Everyone knows the Spanish pilgrim route the Camino, but have you heard about the Amarmino? To attract more people to the nature around Copenhagen clever marketing folks have named a 29 km long route on Amager, the Amarmino. The hike starts at DR-byen (the Danish Broadcasting corporation) in the north, just 4 km from Copenhagen Town Square, and follows trails across Amager until you reach the cute fishing village Dragør in the south. The route is surprisingly diverse and easy to follow as it's marked with signs all the way. The first section takes you past the new development at Sluseholmen and under the highways. From here the route follows the coastline for a while, before it takes you along meadows with grazing cows on a backdrop of Ørestad's skyline. The open landscape is an important bird sanctuary, where rar migration birds can be seen. The route then continues through woodlands and birch forest, until you again hike along the windswept coastline. The route breaks off into the forest at Kongelunden, where it swings by one of the big wooden giants made by the scrap artist Thomas Dambo. The last stretch follows the beach trail, which is wedged between houses and the Baltic Sea. Eventually you will end up in front of Dragør Badehotel, where the journey ends. It will probably take about 6-7 hours to do the full hike. Spend some time in picturesque Dragør before catching the bus back to Copenhagen.
The National Park is called "Mols Bjerge" in Danish, which literally means Mols Mountains. And though the highest point, Agri Bavnehøj, is merely 137 meters above sea level, the area is among the most hilly in Denmark. The national park covers both moors, forests, and meadows, but also coastal areas and villages. There are several historical sights, like Kalø Castle Ruin and Ørnbjerg Water Mill, and barrows and burial mounds from the Bronze Age can be seen throughout the landscape. More than half of all wild Danish plant species can also be found here. Hiking at Mols Mountains is some of the best in Denmark, with many various trails traversing the hills. The most famous trail is the 60 km long "Mols Bjerge sti", which is enlisted among the "Leading Quality Trails - Best of Europe". The trail has 3 sections of 20 km each; the "Bjerg-etapen" (the mountain section), "Kalø-etapen" and "Ebeltoft-etapen". But there is a trail for everyone.

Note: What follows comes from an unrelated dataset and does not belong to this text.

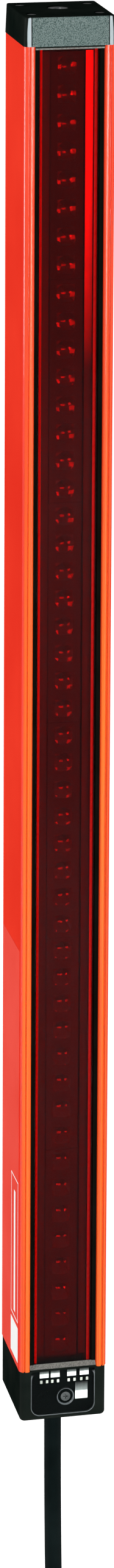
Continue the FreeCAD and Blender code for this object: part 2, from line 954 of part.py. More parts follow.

The Skjoldungestien is considered one of the best hikes on Zealand. The 30 km route connects the train station in Hvalsø with the train station in Roskilde and takes you through some of Zealand's finest landscapes shaped during the last Ice Age. If you want to break the journey in two, Lejre station is about midway. The route has a few sections through villages and along roads, but else it takes you over rolling farmland, through lush forest and past tranquil lakes. The section closest to Roskilde goes along Roskilde Fjord and the coastal meadows there. The most beautiful part is probably through the Bidstrup forests and past Avn Lake (pictured). The peculiar name, Skjoldunge (in English Scyldingas), refers to the descendants of the mythical King Skjold, who is mentioned in the Icelandic sagas. However, excavations of several impressive royal halls (similar to the replica at Sagnlandet) do show that the land of the National Park of Skjoldungerne was once reigned by great and powerful men during the Iron and Viking Ages, so perhaps the ancient king really did live here in the distant past.